A report Monday in the New York Times said Republican presidential candidate Donald Trump’s newly unveiled immigration policies might not sit well with black voters.
The reason: “Mr. Trump also called for an end to birthright citizenship, an idea other Republican candidates have avoided because it is hard to achieve and risks alienating African-Americans,” Times immigration reporter Julia Preston wrote. “It involves altering the Constitution’s 14th Amendment, which allowed freed African slaves to become citizens after the Civil War.”
Preston did not return a request from the Washington Examiner media desk asking for any evidence that blacks have strong opinions about revoking birthright citizenship, which lets illegal immigrants give birth to children in the U.S. that can be automatically considered legal citizens.
Like the American public at large, a majority of blacks support U.S. immigration reform (including a path to citizenship for illegals), according to at least one 2013 survey conducted by the Democratic polling firm Lake Research Partners.
But there are other studies that indicate a different dynamic between native-born blacks and immigrants. A 2013 study by Pew Research Center showed that 56 percent of blacks believe there are “strong” or “very strong” conflicts between immigrants and people born in the United States.
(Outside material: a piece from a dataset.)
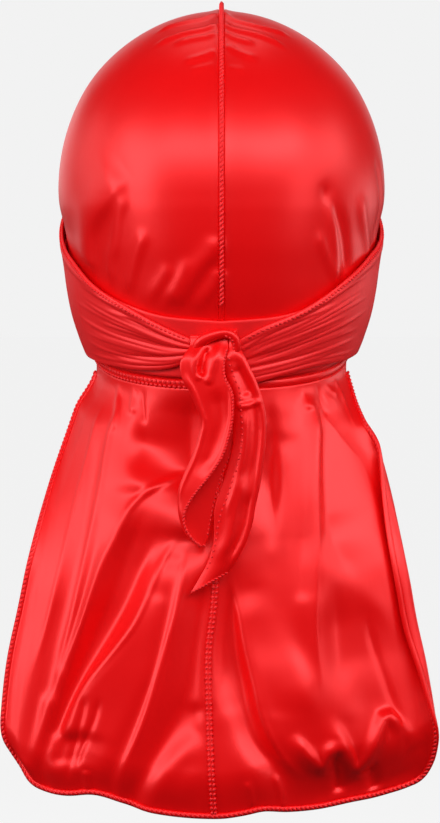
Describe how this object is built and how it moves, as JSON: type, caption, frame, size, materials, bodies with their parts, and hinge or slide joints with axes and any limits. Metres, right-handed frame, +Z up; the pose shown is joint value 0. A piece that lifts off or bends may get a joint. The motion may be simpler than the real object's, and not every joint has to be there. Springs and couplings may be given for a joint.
{
  "type": "durag",
  "caption": "Satin durag in its worn form: seamed hollow crown, straps wound round the head and tied at the nape, long flared tail",
  "frame": {"origin": "the inside of the crown's top, where the wearer's head carries it", "axes": "+Z up along the wearer's head, +Y the way the wearer faces, +X the wearer's right when seen from behind"},
  "size_m": [0.2113, 0.1939, 0.3932],
  "materials": {
    "satin": "glossy red satin weave",
    "overlock": "red overlock thread over satin"
  },
  "bodies": {
    "root": {"crown_left": "satin", "crown_right": "satin", "inner_wrap": "satin", "outer_wrap_left": "satin", "outer_wrap_right": "satin", "knot": "satin", "tie_end_left": "satin", "tie_end_right": "satin", "tail_left": "satin", "tail_right": "satin", "crown_seam": "overlock", "front_hem": "overlock", "nape_seam": "overlock", "tail_seam": "overlock", "tail_hem": "overlock"}
  },
  "joints": []
}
A 2009 study by George J. Borjas (Harvard), Jeffrey Grogger (University of Chicago) and Gordon H. Hanson (University of California, San Diego) offers one possible explanation for the perceived strife.
“As immigrants disproportionately increased the supply of workers in a particular skill group, the wage of black workers in that group fell, the employment rate declined and the incarceration rate rose,” the authors wrote. “Our analysis suggests that a 10-percent immigrant-induced increase in the supply of a particular skill group reduced the black wage by 2.5 percent, lowered the employment rate of black men by 5.9 percentage points, and increased the incarceration rate of blacks by 1.3 percentage points.”